As Alters gave his denials, Muise turned to the gallery and, for the first time that afternoon, evinced a small smile. That smile spoke volumes. It said, "At least my clients know when they're full of shit. But these eggheads . . ."

Muise had a point. His defendants and their ID theory had come under attack for an obvious reason: Just because you say in a court of law that you're not creationists doesn't make it true.

Now Muise got to say the same thing to those superior-sounding intellectuals who flew into God's country and insisted, under oath, that they weren't enemies of religion. You can yell it at us till you're blue in the face, the lawyer seemed to be saying, but we who really believe know better.

To blue-state intellectuals like Alters, Kitzmiller v. Dover was just another clash with religious loonies of the same primitive sort found in the original Scopes trial, die-hards determined for some incomprehensible reason to drag us back to the Stone Age.

But to the defendants in this case, Kitzmiller was a chance to turn Scopes on its head. If what Scopes' defense attorney Clarence Darrow accomplished eighty years ago was to expose the narrow-mindedness and anti-intellectualism of the Bible Belt, lawyers like Muise were out to show the opposite in Kitzmiller -- that most scientists secretly hate God, laugh at his followers and would like to stamp out both for all eternity, only they don't take Christians seriously enough to be straight with them about this.

Both sides were right[.]

But the real victory of the defense was in forcing men like Alters to insist with a straight face that Darwinism is not incompatible with religion. Technically this was true, of course, but it was striking that it was exactly the same kind of feeble technicality as the contention that ID has no literal connection to God or the Bible. A technicality like Clinton not sleeping with Monica Lewinsky, like John Kerry owning a rifle. Technically true -- but fooling no one.

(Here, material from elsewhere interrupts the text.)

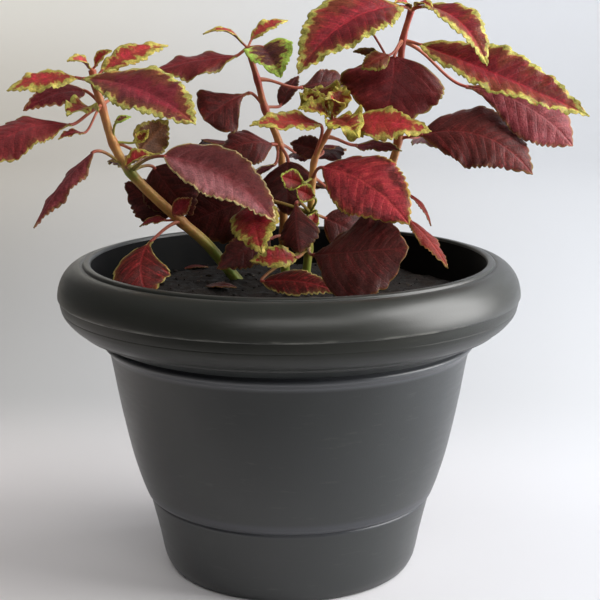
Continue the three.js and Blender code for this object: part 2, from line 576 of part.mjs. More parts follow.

Intelligent design may very well have been conceived as an end run around the Supreme Court, and in a matter of weeks, it will likely be exposed as such, when the Honorable Judge John E. Jones III rules in favor of Kitzmiller et al. in the Dover case. [Note: Judge Jones, who had close ties to Republican politicians sympathetic to ID, was suspected to be as favorable to the ID cause as anyone you could find on a federal bench. Nonetheless, his ruling was brutal. While he needed only rule on the impropriety of the particular case, which was obvious and could have been accomplished on a technicality rather than the heart of the legal issue, he chose instead to rule broadly and harshly on the impropriety of ID itself, essentially closing the door to similar cases in the future. He also lauded the ACLU prosecutor's devastating cross examination of the key expert ID witness, Michael Behe, as "textbook."]

But ID is also revealing itself here in Pennsylvania in another form. It's having a coming-out party as a deliberate satirical echo of the great liberal lie of the modern age: the idea that progressive science and religion can coexist.

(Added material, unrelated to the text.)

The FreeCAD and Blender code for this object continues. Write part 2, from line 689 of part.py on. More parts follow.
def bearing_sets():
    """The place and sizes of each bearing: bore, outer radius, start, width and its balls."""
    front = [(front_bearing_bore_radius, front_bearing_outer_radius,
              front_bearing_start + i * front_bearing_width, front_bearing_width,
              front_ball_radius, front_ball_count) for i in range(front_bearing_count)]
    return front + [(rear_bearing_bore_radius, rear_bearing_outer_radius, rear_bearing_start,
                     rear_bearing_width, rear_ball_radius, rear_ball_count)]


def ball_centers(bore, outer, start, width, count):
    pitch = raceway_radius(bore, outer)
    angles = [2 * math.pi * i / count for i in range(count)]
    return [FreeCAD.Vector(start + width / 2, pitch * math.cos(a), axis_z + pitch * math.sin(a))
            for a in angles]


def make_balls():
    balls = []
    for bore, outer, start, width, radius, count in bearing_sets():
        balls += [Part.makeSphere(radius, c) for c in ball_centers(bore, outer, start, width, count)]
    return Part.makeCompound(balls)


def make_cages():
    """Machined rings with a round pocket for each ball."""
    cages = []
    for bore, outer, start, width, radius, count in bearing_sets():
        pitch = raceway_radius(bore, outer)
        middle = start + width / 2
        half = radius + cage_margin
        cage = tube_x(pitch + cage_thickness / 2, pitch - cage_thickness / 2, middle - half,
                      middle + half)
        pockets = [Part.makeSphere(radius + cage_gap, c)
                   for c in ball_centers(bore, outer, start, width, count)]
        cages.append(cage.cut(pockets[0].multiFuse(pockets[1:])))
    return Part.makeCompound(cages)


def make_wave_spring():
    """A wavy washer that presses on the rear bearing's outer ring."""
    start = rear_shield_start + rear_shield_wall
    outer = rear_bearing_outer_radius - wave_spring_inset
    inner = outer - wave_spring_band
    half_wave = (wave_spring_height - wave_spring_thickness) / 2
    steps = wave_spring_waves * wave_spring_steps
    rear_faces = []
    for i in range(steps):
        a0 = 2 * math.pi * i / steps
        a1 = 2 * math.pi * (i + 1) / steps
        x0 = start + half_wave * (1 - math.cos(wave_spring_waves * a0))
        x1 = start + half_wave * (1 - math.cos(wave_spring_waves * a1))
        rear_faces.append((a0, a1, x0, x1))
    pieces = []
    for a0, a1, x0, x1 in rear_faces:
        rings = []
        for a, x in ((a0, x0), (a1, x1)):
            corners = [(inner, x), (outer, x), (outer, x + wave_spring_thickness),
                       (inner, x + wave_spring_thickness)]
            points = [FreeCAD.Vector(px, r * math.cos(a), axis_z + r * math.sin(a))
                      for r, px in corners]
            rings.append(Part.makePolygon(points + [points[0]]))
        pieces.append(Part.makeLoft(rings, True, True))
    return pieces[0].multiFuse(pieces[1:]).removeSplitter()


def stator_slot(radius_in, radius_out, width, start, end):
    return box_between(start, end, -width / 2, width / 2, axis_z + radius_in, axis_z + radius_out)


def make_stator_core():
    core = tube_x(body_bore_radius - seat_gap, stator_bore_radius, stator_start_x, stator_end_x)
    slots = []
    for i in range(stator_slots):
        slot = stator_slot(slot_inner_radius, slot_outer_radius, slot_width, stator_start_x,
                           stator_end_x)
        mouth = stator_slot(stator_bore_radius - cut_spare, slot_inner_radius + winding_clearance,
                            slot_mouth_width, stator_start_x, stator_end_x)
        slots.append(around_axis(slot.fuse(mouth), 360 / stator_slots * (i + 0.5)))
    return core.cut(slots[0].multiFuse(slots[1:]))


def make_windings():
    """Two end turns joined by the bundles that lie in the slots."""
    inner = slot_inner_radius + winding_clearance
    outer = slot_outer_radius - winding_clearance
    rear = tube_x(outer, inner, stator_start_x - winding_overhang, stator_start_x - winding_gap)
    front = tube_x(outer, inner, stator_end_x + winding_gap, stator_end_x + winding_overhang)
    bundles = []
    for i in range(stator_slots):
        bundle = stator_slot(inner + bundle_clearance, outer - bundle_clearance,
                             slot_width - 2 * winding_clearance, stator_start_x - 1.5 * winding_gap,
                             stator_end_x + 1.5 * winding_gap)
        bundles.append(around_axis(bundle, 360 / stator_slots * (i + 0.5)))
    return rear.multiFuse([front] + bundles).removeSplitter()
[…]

For a century or so since Nietzsche, popular culture in the West has operated according to an uneasy truce, in which God both is and is not dead. We teach our children the evidence-based materialism of science and tell them they can believe in God and a faith-based morality in their spare time if they like.

And in some parts of the country, we celebrate Scopes as a victory over ignorance, while still insisting that we do not also celebrate it as a victory over religion. What these endless Scopes sequels tell us is that somewhere many years from now we're going to hit a fork in the road, beyond which this have-it-both-ways philosophy isn't going to fly anymore. Is God dead, or isn't he? Are we believers, or not? They know what we think. They just want us to come out and say it.

Almost anywhere else in the developed world, the notion if True Belief is quaint. But in the US, God is not dead quite yet. But make no mistake about it, it's Nietzsche or the Bible. I know who I'm pulling for.